Tales of Verifier

テストエンジニアが自分の将来に不具合が起こらないことを確かめ合うRPG

ゆとり世代の救いの書『「やりがいのある仕事」という幻想』


この本を読んだときに最初に思ったのが「助かった」の一言だった。
読みすすめるうちにどこかでなにかが軽くなった。
著者の森博嗣は

この本に書いてあることは、一言でいえば「身も蓋もない」ことである。

と言っているものの、もうそれでもいい。

子供の頃に見聞きした弱い大人たち

小さいころに大人社会に対して、納得出来ないことがあったり、反発心を抱いたりするのはたぶん誰にでもあったはず。
親に言われた覚えはないけれど、テレビかなにかで頻繁に聞いた「大人は大変なんだ」とか、大学生になっても聞いた「社会は甘くない」ということば。
これは、弱い大人が自分たちの地位を守るための虚言だったんだ。

子供には、「仕事は大事だ」「仕事は大変なのだ」というふうに大人は語りたがる。これはもう、単に「大人は凄いぞ」と思わせたいだけのことで、大人のいやらしさだと断言しても良い。  子供は、学校でけっこう苦労している。勉強も大変である。僕は、社会人のしている仕事の方が、学業よりも楽だと考えている。どちらかといえば、子供の方が大変だと思う。ただ、そう思わせては、子供も可哀相だし、大人もやりづらい。だから、やっきになって大人は「仕事の大変さ」を捏造しているのだ。

社会に出たら思ったより甘かったよ

学生時代、就活中にさんざん脅され、就職してすぐも新人研修でさんざん脅され・・・。そうして飛びこんだ「社会」は、脅されたのとはまったく違う「甘さ」があった。
正直「よくここまでやってこれたな」と思うようなダメな人間もいたし、意思決定が遅い場面もあったし、頻繁に遅刻してくる人もいた。そんな人間たちでも、世の中わたってこれたんだから、聞いていたより世の中は「甘い」んだと思った。
あんなにビクビクした学生時代は何だったんだ。 *1

「やりがいを見つけなきゃいけない」という視野狭窄

そんな脅しのなかに含まれているというか、いつの間にか植え付けられている観念があって。
それが「やりがいのある仕事」なんじゃないかと。
白馬の王子さまのように、どこかに「やりがいのある仕事」があって、人はそれを追い求めねばならない、みたいな。でも本のタイトルのとおり、そんなのはないよねと。
森博嗣曰く、それは探すものではなく作るものだという。

人生のやりがい、人生の楽しみというものは、人から与えられるものではない。どこかに既にあるものでもない。自分で作るもの、育てるものだ。  子供の頃にその育て方を見つけた人は運が良い。なかには、せっかく見つけたのに、大人や友人たちから、「そんなオタクな趣味はやめろ」と言われて、失くしてしまった人もいるだろう。そう、やりがいとか楽しみというものは、えてしてこのように他者から妨害される。周囲が許してくれない、みんなが嫌な顔をする、もっと酷い場合は、迷惑だと言われてしまう。でも、自分はそれがやりたくてしかたがない。このときに受ける「抵抗感」こそが、「やりがい」である。その困難さを乗り越えることこそ、「楽しみ」の本質だと僕は思う。
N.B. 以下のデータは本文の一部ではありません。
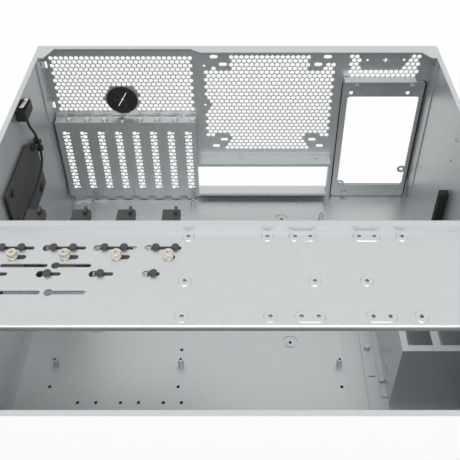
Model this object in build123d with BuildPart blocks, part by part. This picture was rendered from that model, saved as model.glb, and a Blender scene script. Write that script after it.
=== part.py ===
from build123d import *
from math import cos, sin, radians
import os

os.makedirs("parts", exist_ok=True)

# A five unit 19 inch server case with its lid off, in galvanised sheet steel.
# X runs across the case, Y to the rear and Z up. The origin is under the middle of the whole case.

# The case
case_width = 430.0
case_height = 220.0
body_depth = 427.5
handle_reach = 40.0
ear_span = 482.6
sheet = 1.2
gap = 0.3
grommet_proud = 1.6

# Side walls and their top flanges
flange_width = 5.0
corner_reach = 24.7
return_depth = 25.0
return_low = 30.0

# The rear panel's top flange and perforated fields
flange_narrow = 6.5
flange_wide = 13.7
flange_step = (-50.8, -39.8)
gusset_width = 10.4
gusset_slope = 8.0
hex_pitch = 9.6
hex_size = 7.4
vent_left = (-204.2, -51.5)
vent_left_z = (137.2, 205.3)
vent_mid = (-35.1, 106.0)
vent_mid_z = (78.9, 206.6)
psu_vent_x = (127.0, 202.0)
psu_vent_bare = (138.0, 182.0)
psu_vent_z = (184.5, 208.0)
fan_centre = (36.25, 144.9)
fan_spacings = (105.0, 124.5)
fan_slot_length = 9.0
fan_slot_width = 4.6
fan_slot_clearance = 8.0

# Cable grommet
grommet_centre = (-132.1, 150.3)
grommet_hole_r = 15.0
grommet_rim_r = 17.7
grommet_slit = 1.0
grommet_lip = 2.5
grommet_dish = 1.0

# The recessed frame round the card slots and the port opening
recess = 14.5
slot_left = -211.0
slot_right = -48.6
slot_ledge_z = 127.2
slot_flange_height = 5.0
frame_low = 12.7
slot_pitch = 20.32
slot_count = 8
slot_first = -200.1
slot_opening_width = 12.5
slot_opening_z = (24.0, 116.0)
port_width = 158.75
port_height = 44.45
port_low = 16.2
port_margin = 2.25
port_ledge_z = 64.7
port_flange_height = 7.1
rivet_r = 1.6
rivet_head_r = 2.3
rivet_head = 1.2
rivet_play = 0.05
wall_screw_r = 2.0
wall_hole_play = 0.2
wall_hole_r = wall_screw_r + wall_hole_play
wall_screw_head_r = 3.6
wall_screw_head = 2.0
through = 1.0
slot_rivets = (-200.0, -132.5, -62.7)
port_rivets = (3.0, 95.5)

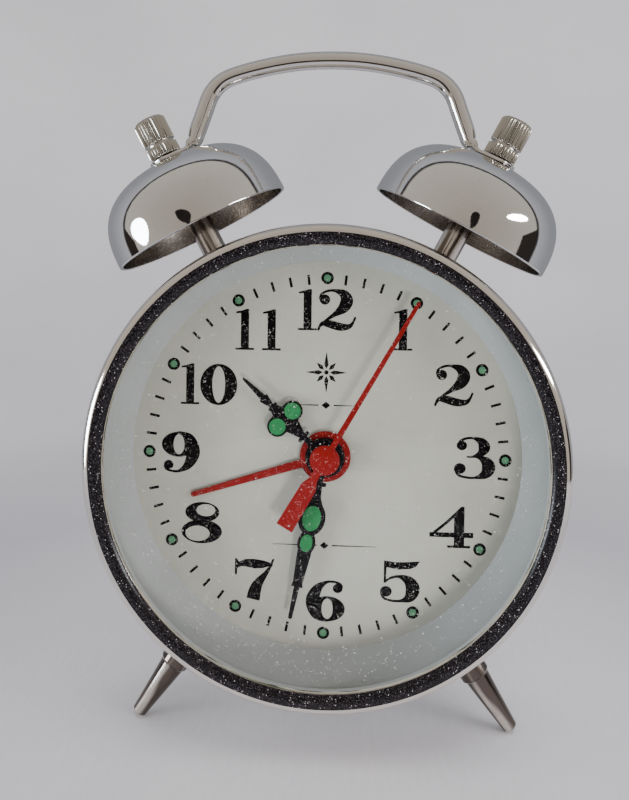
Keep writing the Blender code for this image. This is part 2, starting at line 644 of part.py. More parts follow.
def make_motion_work():
    """Cannon pinion, minute wheel and hour wheel, a twelve to one reduction, and the setting knob."""
    minute_module = 2 * MINUTE_DISTANCE / (CANNON_TEETH + MINUTE_TEETH)
    hour_module = 2 * MINUTE_DISTANCE / (MINUTE_PINION_TEETH + HOUR_TEETH)
    cannon = turned("cannon_pinion", [(1.5 * MM, -9.6 * MM), (1.5 * MM, -16.7 * MM), (0.9 * MM, -16.7 * MM),
                                      (0.9 * MM, -9.6 * MM)], "brass", 16)
    join(cannon, wheel("cannon_teeth", (0, 0), CANNON_TEETH, minute_module, -15.9 * MM, 1.2 * MM,
                       MINUTE_ANGLE, None, bore=1.2 * MM))

    minute = rod("minute_wheel", 0.75 * MM, -17.6 * MM, -13.6 * MM, "brass", 12, at=at_depth(MINUTE, 0))
    minute_phase = mesh_phase(MINUTE_ANGLE, MINUTE_ANGLE, CANNON_TEETH, MINUTE_TEETH)
    disc = wheel("minute_disc", MINUTE, MINUTE_TEETH, minute_module, -15.9 * MM, 0.8 * MM,
                 minute_phase, None, bore=0.4 * MM)
    pinion = wheel("minute_pinion", MINUTE, MINUTE_PINION_TEETH, hour_module, -14.75 * MM, 2.1 * MM,
                   MINUTE_ANGLE + math.pi, None)
    join(minute, disc, pinion)

    hour = turned("hour_wheel", [(2.2 * MM, -10.5 * MM), (2.2 * MM, -14.8 * MM), (1.8 * MM, -14.8 * MM),
                                 (1.8 * MM, -10.5 * MM)], "brass", 20)
    join(hour, wheel("hour_disc", (0, 0), HOUR_TEETH, hour_module, -14.3 * MM, 0.6 * MM,
                     mesh_phase(MINUTE_ANGLE + math.pi, MINUTE_ANGLE + math.pi, MINUTE_PINION_TEETH, HOUR_TEETH),
                     None, bore=2.0 * MM))

    arbor = turned("time_set_knob", knob_outline(-14.6 * MM), "brass", 16, at=at_depth(TIME_SET, 0))
    phase = mesh_phase(SET_ANGLE, minute_phase, MINUTE_TEETH, CANNON_TEETH)
    join(arbor, wheel("time_set_teeth", TIME_SET, CANNON_TEETH, minute_module, -15.9 * MM, 1.2 * MM,
                      phase, None))


def knob_outline(front):
    """An arbor that ends in a small turned knob behind the rear cover."""
    back, shaft, knob = -49.0 * MM, 1.2 * MM, 5.0 * MM
    face = -43.0 * MM
    return [(0, front), (shaft, front), (shaft, face), (knob - 0.5 * MM, face), (knob, face - 0.5 * MM),
            (knob, back + 0.5 * MM), (knob - 0.5 * MM, back), (0, back)]


def make_alarm():
    alarm_module = 2 * ALARM_SET_DISTANCE / (ALARM_TEETH + ALARM_SET_TEETH)
    pipe = turned("alarm_wheel", [(2.9 * MM, -11.4 * MM), (2.9 * MM, -13.4 * MM), (2.5 * MM, -13.4 * MM),
                                  (2.5 * MM, -11.4 * MM)], "brass", 20)
    join(pipe, wheel("alarm_disc", (0, 0), ALARM_TEETH, alarm_module, -13.0 * MM, 0.6 * MM,
                     ALARM_SET_ANGLE, None, bore=2.7 * MM))
    knob = turned("alarm_set_knob", knob_outline(-12.4 * MM), "brass", 16, at=at_depth(ALARM_SET, 0))
    join(knob, wheel("alarm_set_teeth", ALARM_SET, ALARM_SET_TEETH, alarm_module, -13.0 * MM, 1.0 * MM,
                     mesh_phase(ALARM_SET_ANGLE, ALARM_SET_ANGLE, ALARM_TEETH, ALARM_SET_TEETH), None))

    great_module = 2 * ALARM_ESCAPE_DISTANCE / (ALARM_GREAT_TEETH + ALARM_PINION_TEETH)
    wheel("alarm_great_wheel", ALARM_SPRING, ALARM_GREAT_TEETH, great_module, -19.8 * MM, 1.2 * MM,
          ALARM_ESCAPE_ANGLE, bore=2.5 * MM)
    escape = rod("alarm_escape_wheel", 0.6 * MM, -33.6 * MM, -17.4 * MM, "brass", 12,
                 at=at_depth(ALARM_ESCAPE, 0))
    pinion = wheel("alarm_pinion", ALARM_ESCAPE, ALARM_PINION_TEETH, great_module, -19.8 * MM, 1.8 * MM,
                   mesh_phase(ALARM_ESCAPE_ANGLE, ALARM_ESCAPE_ANGLE, ALARM_GREAT_TEETH, ALARM_PINION_TEETH), None)
    disc = flat("alarm_escape_disc", [escape_outline()], 0.8 * MM, None,
                at=at_depth(ALARM_ESCAPE, -31.9 * MM))
    join(escape, pinion, disc)

    reach = HAMMER_HEAD - HAMMER_PIVOT
    turn = math.atan2(reach.y, reach.x) - math.pi / 2
    lever = [(1.6 * MM, -2.0 * MM), (1.3 * MM, 3.0 * MM), (0.9 * MM, reach.length)]
    arm = flat("hammer_arm", [mirrored([(0, -2.6 * MM)] + lever)], 1.0 * MM, "steel",
               at=at_depth(HAMMER_PIVOT, -23.2 * MM), turn=turn)
    staff = rod("hammer_staff", 0.9 * MM, -33.6 * MM, -17.4 * MM, None, 12, at=at_depth(HAMMER_PIVOT, 0))
    head = rod("hammer_head", 3.5 * MM, -27.2 * MM, -19.2 * MM, None, 20, at=at_depth(HAMMER_HEAD, 0))
    join(arm, staff, head)

    shaft, knob = 1.5 * MM, 3.6 * MM
    button = [(0, -30.0 * MM), (shaft, -30.0 * MM), (shaft, -44.5 * MM), (knob, -44.5 * MM),
              (knob, -48.5 * MM), (knob - 0.8 * MM, -49.3 * MM), (0, -49.3 * MM)]
    turned("stop_button", button, "brass", 16, at=at_depth(STOP_PLACE, 0))


def make_winding():
    """Each spring is wound by a winged key on the arbor that passes through the rear cover."""
    for place, word in ((TIME_SPRING, "time"), (ALARM_SPRING, "alarm")):
        flat(f"{word}_mainspring", [spiral_band(3.7 * MM, 11.4 * MM, 5, 0.5 * MM, 14)], 8.0 * MM, "spring",
             at=at_depth(place, -26.4 * MM))
        outline = [(0, -17.4 * MM), (2.0 * MM, -17.4 * MM), (2.0 * MM, -43.6 * MM), (0, -43.6 * MM)]
        turned(f"{word}_winding_arbor", outline, "steel", 20, at=at_depth(place, 0))
        boss_front, boss_back = -42.0 * MM, -48.5 * MM
        boss = turned(f"{word}_key", [(2.3 * MM, boss_front), (3.9 * MM, boss_front), (3.9 * MM, boss_back),
                                      (0, boss_back), (0, -43.9 * MM), (2.3 * MM, -43.9 * MM)],
                      "brass", 16, at=at_depth(place, 0))
        wing = [(2.0, 0.0), (6.0, -1.6), (10.6, -1.6), (12.6, 0.6), (12.6, 5.2), (10.2, 8.0), (6.2, 8.0),
                (3.4, 5.6)]
        outline = mirrored([(0, 0)] + [(x * MM, y * MM) for x, y in wing] + [(0, 5.0 * MM)])
        blade = flat(f"{word}_wing", [outline], 1.8 * MM, None)
        blade.matrix_local = (Matrix.Translation(at_depth(place, boss_back + 0.5 * MM))
                              @ Matrix.Rotation(math.radians(20 if word == "time" else -25), 4, 'Z')
                              @ Matrix.Rotation(-math.pi / 2, 4, 'X'))
        join(boss, blade)


# ---------------------------------------------------------------- hands

def hand(name, half, z, at, finish, bore=0.0):
    """A flat hand from its right half outline, pointing up, then turned clockwise from twelve."""
    outlines = [mirrored([(x * MM, y * MM) for x, y in half])]
    if bore:
        outlines.append(circle(bore, count=16))
    flat(name, outlines, HAND_THICKNESS, finish, at=(0, 0, z), turn=-at)


def hub_arc(radius, start, stop, count=6):
    """Half of a round hub: points about the centre, with angles in degrees up from the x axis."""
    angles = [math.radians(start + (stop - start) * i / count) for i in range(count + 1)]
    return [(radius * math.cos(angle), radius * math.sin(angle)) for angle in angles]


def make_hands():
    alarm = [(0, -6.3)] + hub_arc(6.3, -75, 80) + [(1.0, 8.0), (0.6, 35.1), (0, 35.1)]
    hand("alarm_hand", alarm, -10.95 * MM, ALARM_HAND_AT, "hand_red", 2.6 * MM)
    hour = [(0, -4.9)] + hub_arc(4.9, -75, 75) + [(1.1, 7.6), (1.1, 10.0), (2.4, 10.6), (5.0, 12.0),
            (5.2, 13.8), (4.2, 15.4), (1.4, 16.6), (1.2, 18.6), (2.0, 20.6), (0.9, 22.8), (0.4, 28.0),
            (0, 28.0)]
    hand("hour_hand", hour, -10.0 * MM, HOUR_HAND_AT, "hand_black", 1.8 * MM)
    minute = [(0, -3.9)] + hub_arc(3.9, -75, 75) + [(1.0, 6.4), (2.2, 8.0), (1.1, 9.6), (1.8, 12.4),
              (2.5, 14.6), (2.5, 17.6), (1.8, 19.8), (1.8, 22.0), (1.8, 24.2), (1.3, 27.0), (1.1, 33.0),
              (0.4, 34.0), (0.3, 40.7), (0, 40.7)]
    hand("minute_hand", minute, -9.1 * MM, MINUTE_HAND_AT, "hand_black", 1.15 * MM)
    second = [(0, -19.3), (2.4, -19.3), (1.9, -7.0), (1.2, -4.6)] + hub_arc(3.6, -62, 78) + [
              (0.8, 5.0), (0.5, 45.0), (0, 45.0)]
    hand("second_hand", second, -7.1 * MM, SECOND_HAND_AT, "hand_red")


def make_all():
    make_case()
    make_bells()
    make_handle()
    make_feet()
    make_plates()
    make_going_train()
    make_escapement()
    make_motion_work()
    make_alarm()
    make_winding()
    make_hands()


clear_scene()
PARTS = new_collection("alarm_clock")
TOOLS = new_collection("cutters")
MATERIALS = {name: make_material(name) for name in FINISHES}
DIAL_FRAME = make_empty("dial_frame", Matrix.Translation((0, (FRONT_Z + REAR_Z) / 2, AXIS_HEIGHT))
                        @ Matrix.Rotation(math.pi / 2, 4, 'X'))
BELL_FRAMES = {side: make_empty(f"bell_frame_{side}", DIAL_FRAME.matrix_world @ bell_matrix(side))
               for side in (-1, 1)}
FOOT_FRAMES = {side: make_empty(f"foot_frame_{side}", DIAL_FRAME.matrix_world @ foot_matrix(side))
               for side in (-1, 0, 1)}
make_all()
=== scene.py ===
"""The looks of a twin-bell wind-up alarm clock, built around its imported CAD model.

Most pieces are made in the dial frame, in millimetres: x to the right, y up and z out of the dial
towards the reader, with its origin on the case's axis in the plane where the bezel meets the drum.
Bells and feet have frames of their own, with z along each one's axis.
"""
import json
import math

import bmesh
import bpy
import numpy as np
from mathutils import Matrix, Vector


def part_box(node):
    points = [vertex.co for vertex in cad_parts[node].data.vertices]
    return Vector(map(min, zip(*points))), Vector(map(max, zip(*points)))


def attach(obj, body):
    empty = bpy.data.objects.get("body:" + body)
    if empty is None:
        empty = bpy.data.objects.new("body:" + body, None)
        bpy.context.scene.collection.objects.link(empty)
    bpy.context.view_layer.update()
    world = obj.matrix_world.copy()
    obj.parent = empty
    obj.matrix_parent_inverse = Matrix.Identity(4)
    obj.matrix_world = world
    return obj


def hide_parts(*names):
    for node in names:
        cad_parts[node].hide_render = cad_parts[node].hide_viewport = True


MM = 0.001
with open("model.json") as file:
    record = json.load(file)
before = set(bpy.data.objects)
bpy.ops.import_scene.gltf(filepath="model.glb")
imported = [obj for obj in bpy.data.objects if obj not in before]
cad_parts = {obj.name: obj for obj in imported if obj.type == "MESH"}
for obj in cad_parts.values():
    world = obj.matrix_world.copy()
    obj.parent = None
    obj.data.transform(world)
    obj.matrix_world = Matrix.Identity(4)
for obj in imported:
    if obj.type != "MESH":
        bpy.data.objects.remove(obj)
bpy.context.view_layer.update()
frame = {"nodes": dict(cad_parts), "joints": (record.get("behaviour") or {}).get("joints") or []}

# ---------------------------------------------------------------- places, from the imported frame
BEZEL_LOW, BEZEL_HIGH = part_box("bezel_ring")
BEZEL_RADIUS = (BEZEL_HIGH.x - BEZEL_LOW.x) / 2 / MM
BEZEL_CREST = 2.6
AXIS_HEIGHT = (BEZEL_LOW.z + BEZEL_HIGH.z) / 2
DIAL_FRAME = (Matrix.Translation((0, BEZEL_LOW.y + BEZEL_CREST * MM, AXIS_HEIGHT))
              @ Matrix.Rotation(math.pi / 2, 4, 'X'))
JOINTS = {joint["name"]: joint for joint in frame["joints"]}


def joint_place(name):
    """Where a joint's axis crosses the dial frame's plane, in its millimetres."""
    x, _, z = JOINTS[name]["pos_m"]
    return Vector((x, z - AXIS_HEIGHT)) / MM


def dial_frame_at(place, turn=0.0):
    """The dial frame moved to a place in its plane, and turned there."""
    move = Matrix.Translation((place[0] * MM, place[1] * MM, 0))
    return DIAL_FRAME @ move @ Matrix.Rotation(turn, 4, 'Z')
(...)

ゆとりでも充分やれるから、世の中楽しいってとこ見せよう

ゆとりって揶揄される世代だけど、個人個人で見れば世の中で勝負していける人間のほうが多いと思う。少なくても自分の近傍ではそう。妨害してくる他者もいるけれど、ちゃんとした人間に対して世間は「正当な優しさ」も持ってる。
だから、それなりに真面目に働きながら、「やりがい」のある楽しいことを作って育てていこう。「社会人になったら遊べない」なんて散々脅されて、みんな学生時代に無駄に旅行に行ったりしてたけどさ、エクストリーム出社とかいい意味でバカやって遊んでる楽しそうな人もいっぱいいるし。
「やっぱオトナは最高だぜ!」って言いながら楽しそうに生きてるところを子どもたちに見せられる、そんな生き方がしたいですよ。しようよ。

「やりがいのある仕事」という幻想

「やりがいのある仕事」という幻想

*1:一応フォローしておくと・・・周りには素晴らしい人もたくさんいるし、そういったまともで優れた人たちのおかげで世の中の甘さを享受できているんだとも思っています。お世話になっております。